EXERCISE DIRECTIONS: Repeat every line, exactly, from the very first through the one where "5), 0.3, TAPE, (), 1.05)" appears. Add nothing else.

COLLECTED MATERIAL:
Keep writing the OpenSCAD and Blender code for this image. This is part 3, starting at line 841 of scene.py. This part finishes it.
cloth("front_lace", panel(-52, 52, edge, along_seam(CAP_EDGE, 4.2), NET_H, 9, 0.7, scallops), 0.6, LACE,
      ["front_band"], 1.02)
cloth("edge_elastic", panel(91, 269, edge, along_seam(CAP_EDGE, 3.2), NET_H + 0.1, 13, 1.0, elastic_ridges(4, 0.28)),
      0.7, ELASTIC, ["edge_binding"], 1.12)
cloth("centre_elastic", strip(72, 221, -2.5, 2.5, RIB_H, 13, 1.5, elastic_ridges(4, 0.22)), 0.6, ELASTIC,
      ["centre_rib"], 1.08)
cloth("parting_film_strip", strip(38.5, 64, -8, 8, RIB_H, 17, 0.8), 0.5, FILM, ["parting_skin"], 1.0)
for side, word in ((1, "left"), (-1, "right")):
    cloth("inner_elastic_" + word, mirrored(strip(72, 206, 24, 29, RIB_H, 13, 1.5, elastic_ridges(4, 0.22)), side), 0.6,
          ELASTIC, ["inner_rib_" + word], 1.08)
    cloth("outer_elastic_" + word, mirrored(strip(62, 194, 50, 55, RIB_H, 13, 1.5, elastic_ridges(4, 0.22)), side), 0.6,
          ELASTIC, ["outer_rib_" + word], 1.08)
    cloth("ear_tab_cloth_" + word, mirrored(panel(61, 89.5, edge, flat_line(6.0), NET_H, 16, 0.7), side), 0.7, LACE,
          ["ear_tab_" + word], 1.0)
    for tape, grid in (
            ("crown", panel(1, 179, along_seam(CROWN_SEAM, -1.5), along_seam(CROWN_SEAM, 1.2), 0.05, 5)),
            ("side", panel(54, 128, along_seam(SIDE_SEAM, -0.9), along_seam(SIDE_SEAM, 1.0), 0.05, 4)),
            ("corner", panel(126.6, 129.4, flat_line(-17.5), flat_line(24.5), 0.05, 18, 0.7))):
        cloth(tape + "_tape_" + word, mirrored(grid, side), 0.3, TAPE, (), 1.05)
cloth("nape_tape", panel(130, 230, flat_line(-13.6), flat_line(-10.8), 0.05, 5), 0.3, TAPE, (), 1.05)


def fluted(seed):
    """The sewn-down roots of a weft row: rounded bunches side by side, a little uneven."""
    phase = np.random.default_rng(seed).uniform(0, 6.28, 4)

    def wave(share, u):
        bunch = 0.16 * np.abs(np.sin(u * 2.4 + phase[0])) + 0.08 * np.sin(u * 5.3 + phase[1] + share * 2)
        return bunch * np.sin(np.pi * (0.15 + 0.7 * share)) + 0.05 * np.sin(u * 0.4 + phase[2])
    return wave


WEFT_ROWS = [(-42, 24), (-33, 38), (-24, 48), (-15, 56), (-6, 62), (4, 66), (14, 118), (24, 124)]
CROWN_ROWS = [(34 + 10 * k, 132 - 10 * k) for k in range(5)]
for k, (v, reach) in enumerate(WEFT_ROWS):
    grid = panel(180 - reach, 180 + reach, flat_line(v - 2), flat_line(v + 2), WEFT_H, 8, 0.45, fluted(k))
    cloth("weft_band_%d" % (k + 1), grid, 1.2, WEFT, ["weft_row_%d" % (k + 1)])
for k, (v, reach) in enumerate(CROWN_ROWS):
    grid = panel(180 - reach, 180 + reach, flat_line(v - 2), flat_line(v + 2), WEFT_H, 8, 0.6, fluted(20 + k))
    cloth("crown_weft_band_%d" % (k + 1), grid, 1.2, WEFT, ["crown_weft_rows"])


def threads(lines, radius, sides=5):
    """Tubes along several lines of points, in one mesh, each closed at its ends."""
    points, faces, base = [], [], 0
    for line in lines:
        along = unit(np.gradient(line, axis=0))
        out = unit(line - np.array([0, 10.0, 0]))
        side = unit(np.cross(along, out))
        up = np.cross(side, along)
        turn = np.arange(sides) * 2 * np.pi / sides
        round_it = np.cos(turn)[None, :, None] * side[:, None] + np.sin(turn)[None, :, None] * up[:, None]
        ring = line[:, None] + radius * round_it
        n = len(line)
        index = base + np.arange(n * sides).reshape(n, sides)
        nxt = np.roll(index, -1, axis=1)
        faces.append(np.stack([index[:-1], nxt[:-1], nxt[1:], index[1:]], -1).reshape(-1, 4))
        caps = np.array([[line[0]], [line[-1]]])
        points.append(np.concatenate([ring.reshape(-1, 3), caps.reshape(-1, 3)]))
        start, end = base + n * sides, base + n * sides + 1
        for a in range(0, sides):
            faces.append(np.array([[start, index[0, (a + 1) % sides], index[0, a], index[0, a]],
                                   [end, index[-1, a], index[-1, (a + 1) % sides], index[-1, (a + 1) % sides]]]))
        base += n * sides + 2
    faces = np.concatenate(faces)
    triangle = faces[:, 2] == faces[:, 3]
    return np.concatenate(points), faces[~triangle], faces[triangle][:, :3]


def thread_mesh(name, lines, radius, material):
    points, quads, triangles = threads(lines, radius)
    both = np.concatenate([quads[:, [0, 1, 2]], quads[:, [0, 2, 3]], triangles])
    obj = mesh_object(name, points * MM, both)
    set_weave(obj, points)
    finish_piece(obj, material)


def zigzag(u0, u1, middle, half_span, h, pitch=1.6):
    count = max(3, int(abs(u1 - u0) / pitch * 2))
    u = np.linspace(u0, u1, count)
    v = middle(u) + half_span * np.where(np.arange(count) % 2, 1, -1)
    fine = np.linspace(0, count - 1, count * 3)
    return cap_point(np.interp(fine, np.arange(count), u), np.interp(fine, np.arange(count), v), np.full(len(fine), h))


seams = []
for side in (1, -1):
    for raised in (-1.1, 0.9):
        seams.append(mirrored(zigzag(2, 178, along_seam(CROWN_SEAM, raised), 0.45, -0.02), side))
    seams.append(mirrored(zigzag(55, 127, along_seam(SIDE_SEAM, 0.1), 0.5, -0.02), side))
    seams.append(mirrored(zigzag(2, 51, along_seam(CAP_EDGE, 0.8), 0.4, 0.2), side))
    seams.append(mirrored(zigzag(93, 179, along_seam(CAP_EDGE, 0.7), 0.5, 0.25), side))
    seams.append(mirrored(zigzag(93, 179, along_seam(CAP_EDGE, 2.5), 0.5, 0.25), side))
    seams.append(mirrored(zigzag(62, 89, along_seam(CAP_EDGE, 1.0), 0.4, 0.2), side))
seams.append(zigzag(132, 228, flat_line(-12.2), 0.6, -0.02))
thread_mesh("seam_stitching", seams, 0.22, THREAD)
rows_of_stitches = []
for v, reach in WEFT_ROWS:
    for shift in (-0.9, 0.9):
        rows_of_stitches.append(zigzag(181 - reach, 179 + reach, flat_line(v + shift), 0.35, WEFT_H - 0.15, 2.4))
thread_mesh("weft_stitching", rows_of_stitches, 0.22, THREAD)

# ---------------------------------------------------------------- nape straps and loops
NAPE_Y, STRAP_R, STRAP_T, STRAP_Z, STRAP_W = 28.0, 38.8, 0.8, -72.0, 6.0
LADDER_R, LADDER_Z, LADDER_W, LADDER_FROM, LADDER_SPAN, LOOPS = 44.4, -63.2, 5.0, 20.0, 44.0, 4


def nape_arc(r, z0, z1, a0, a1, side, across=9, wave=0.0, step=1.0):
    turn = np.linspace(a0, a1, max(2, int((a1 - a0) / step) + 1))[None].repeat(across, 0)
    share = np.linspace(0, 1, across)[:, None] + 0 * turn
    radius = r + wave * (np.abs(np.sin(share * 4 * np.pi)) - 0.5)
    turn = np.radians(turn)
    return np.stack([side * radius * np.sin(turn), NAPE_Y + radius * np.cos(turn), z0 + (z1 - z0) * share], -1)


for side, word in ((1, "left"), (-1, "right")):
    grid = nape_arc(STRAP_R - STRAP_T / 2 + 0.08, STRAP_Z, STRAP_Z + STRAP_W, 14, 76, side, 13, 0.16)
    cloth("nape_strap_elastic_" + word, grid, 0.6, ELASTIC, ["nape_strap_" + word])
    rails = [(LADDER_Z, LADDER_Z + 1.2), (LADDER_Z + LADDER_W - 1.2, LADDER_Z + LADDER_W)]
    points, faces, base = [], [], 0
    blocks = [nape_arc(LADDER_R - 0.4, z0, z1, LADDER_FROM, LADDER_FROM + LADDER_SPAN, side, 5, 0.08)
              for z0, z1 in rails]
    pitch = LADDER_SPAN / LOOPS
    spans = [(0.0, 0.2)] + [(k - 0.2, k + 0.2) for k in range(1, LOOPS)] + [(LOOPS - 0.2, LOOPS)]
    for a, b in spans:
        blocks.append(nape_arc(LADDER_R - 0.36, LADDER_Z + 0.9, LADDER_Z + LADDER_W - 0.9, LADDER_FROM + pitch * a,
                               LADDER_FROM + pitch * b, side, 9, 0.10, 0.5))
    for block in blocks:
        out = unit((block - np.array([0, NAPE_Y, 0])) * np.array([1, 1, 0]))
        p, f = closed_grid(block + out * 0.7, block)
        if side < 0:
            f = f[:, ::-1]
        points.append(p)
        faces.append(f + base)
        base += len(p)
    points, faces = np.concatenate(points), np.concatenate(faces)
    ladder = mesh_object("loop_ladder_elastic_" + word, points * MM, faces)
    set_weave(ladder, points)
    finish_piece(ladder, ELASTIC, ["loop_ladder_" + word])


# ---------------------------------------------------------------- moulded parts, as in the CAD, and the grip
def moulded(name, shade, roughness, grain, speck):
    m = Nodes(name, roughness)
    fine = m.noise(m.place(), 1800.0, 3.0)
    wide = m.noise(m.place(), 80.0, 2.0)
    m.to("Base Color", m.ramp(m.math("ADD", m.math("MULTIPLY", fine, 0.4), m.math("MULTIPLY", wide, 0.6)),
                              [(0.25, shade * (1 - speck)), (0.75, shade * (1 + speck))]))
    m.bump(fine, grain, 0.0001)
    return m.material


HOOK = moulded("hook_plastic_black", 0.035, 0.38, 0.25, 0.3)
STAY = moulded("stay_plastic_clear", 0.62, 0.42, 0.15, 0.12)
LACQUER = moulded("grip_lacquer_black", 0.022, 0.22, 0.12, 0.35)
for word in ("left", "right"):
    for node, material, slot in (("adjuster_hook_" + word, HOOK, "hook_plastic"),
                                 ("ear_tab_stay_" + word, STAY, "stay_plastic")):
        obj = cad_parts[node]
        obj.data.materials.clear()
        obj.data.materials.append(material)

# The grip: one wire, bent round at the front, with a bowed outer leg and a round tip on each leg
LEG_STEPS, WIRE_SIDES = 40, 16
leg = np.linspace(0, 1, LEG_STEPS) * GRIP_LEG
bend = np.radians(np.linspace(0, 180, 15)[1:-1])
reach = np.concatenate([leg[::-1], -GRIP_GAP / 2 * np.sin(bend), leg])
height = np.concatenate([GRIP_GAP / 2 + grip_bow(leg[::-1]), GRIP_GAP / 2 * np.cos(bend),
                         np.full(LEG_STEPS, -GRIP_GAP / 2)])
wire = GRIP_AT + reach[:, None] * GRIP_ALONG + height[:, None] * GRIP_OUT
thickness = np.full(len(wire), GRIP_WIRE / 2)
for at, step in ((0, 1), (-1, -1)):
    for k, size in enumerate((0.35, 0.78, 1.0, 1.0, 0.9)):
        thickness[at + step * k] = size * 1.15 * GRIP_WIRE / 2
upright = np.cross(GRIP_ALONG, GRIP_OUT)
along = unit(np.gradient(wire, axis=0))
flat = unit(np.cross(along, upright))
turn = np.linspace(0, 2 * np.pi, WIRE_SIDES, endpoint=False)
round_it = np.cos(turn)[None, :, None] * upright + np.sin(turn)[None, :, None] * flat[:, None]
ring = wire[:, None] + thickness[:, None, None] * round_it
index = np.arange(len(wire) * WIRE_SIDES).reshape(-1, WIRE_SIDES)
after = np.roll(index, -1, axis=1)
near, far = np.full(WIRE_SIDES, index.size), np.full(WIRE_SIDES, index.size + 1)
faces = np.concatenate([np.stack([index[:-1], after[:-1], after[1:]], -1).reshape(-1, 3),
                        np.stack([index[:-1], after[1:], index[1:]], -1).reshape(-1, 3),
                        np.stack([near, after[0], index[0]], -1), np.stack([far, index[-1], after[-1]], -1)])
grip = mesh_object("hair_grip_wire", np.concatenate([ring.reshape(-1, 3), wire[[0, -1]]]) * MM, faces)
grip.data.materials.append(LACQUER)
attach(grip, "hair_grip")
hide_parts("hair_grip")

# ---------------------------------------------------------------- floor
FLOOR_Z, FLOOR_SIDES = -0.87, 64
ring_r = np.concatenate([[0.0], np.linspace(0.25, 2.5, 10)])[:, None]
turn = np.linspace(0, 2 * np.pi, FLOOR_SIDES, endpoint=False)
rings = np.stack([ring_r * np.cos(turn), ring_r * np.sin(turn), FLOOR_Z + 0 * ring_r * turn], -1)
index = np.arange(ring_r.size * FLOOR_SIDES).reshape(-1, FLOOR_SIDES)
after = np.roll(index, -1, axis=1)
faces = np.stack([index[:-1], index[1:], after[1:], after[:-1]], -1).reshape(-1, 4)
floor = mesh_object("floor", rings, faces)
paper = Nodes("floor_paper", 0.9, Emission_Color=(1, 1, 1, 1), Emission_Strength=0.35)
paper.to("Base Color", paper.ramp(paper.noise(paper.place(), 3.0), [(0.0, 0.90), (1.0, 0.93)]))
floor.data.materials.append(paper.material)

WORKED SOLUTION:
Keep writing the OpenSCAD and Blender code for this image. This is part 3, starting at line 841 of scene.py. This part finishes it.
cloth("front_lace", panel(-52, 52, edge, along_seam(CAP_EDGE, 4.2), NET_H, 9, 0.7, scallops), 0.6, LACE,
      ["front_band"], 1.02)
cloth("edge_elastic", panel(91, 269, edge, along_seam(CAP_EDGE, 3.2), NET_H + 0.1, 13, 1.0, elastic_ridges(4, 0.28)),
      0.7, ELASTIC, ["edge_binding"], 1.12)
cloth("centre_elastic", strip(72, 221, -2.5, 2.5, RIB_H, 13, 1.5, elastic_ridges(4, 0.22)), 0.6, ELASTIC,
      ["centre_rib"], 1.08)
cloth("parting_film_strip", strip(38.5, 64, -8, 8, RIB_H, 17, 0.8), 0.5, FILM, ["parting_skin"], 1.0)
for side, word in ((1, "left"), (-1, "right")):
    cloth("inner_elastic_" + word, mirrored(strip(72, 206, 24, 29, RIB_H, 13, 1.5, elastic_ridges(4, 0.22)), side), 0.6,
          ELASTIC, ["inner_rib_" + word], 1.08)
    cloth("outer_elastic_" + word, mirrored(strip(62, 194, 50, 55, RIB_H, 13, 1.5, elastic_ridges(4, 0.22)), side), 0.6,
          ELASTIC, ["outer_rib_" + word], 1.08)
    cloth("ear_tab_cloth_" + word, mirrored(panel(61, 89.5, edge, flat_line(6.0), NET_H, 16, 0.7), side), 0.7, LACE,
          ["ear_tab_" + word], 1.0)
    for tape, grid in (
            ("crown", panel(1, 179, along_seam(CROWN_SEAM, -1.5), along_seam(CROWN_SEAM, 1.2), 0.05, 5)),
            ("side", panel(54, 128, along_seam(SIDE_SEAM, -0.9), along_seam(SIDE_SEAM, 1.0), 0.05, 4)),
            ("corner", panel(126.6, 129.4, flat_line(-17.5), flat_line(24.5), 0.05, 18, 0.7))):
        cloth(tape + "_tape_" + word, mirrored(grid, side), 0.3, TAPE, (), 1.05)
cloth("nape_tape", panel(130, 230, flat_line(-13.6), flat_line(-10.8), 0.05, 5), 0.3, TAPE, (), 1.05)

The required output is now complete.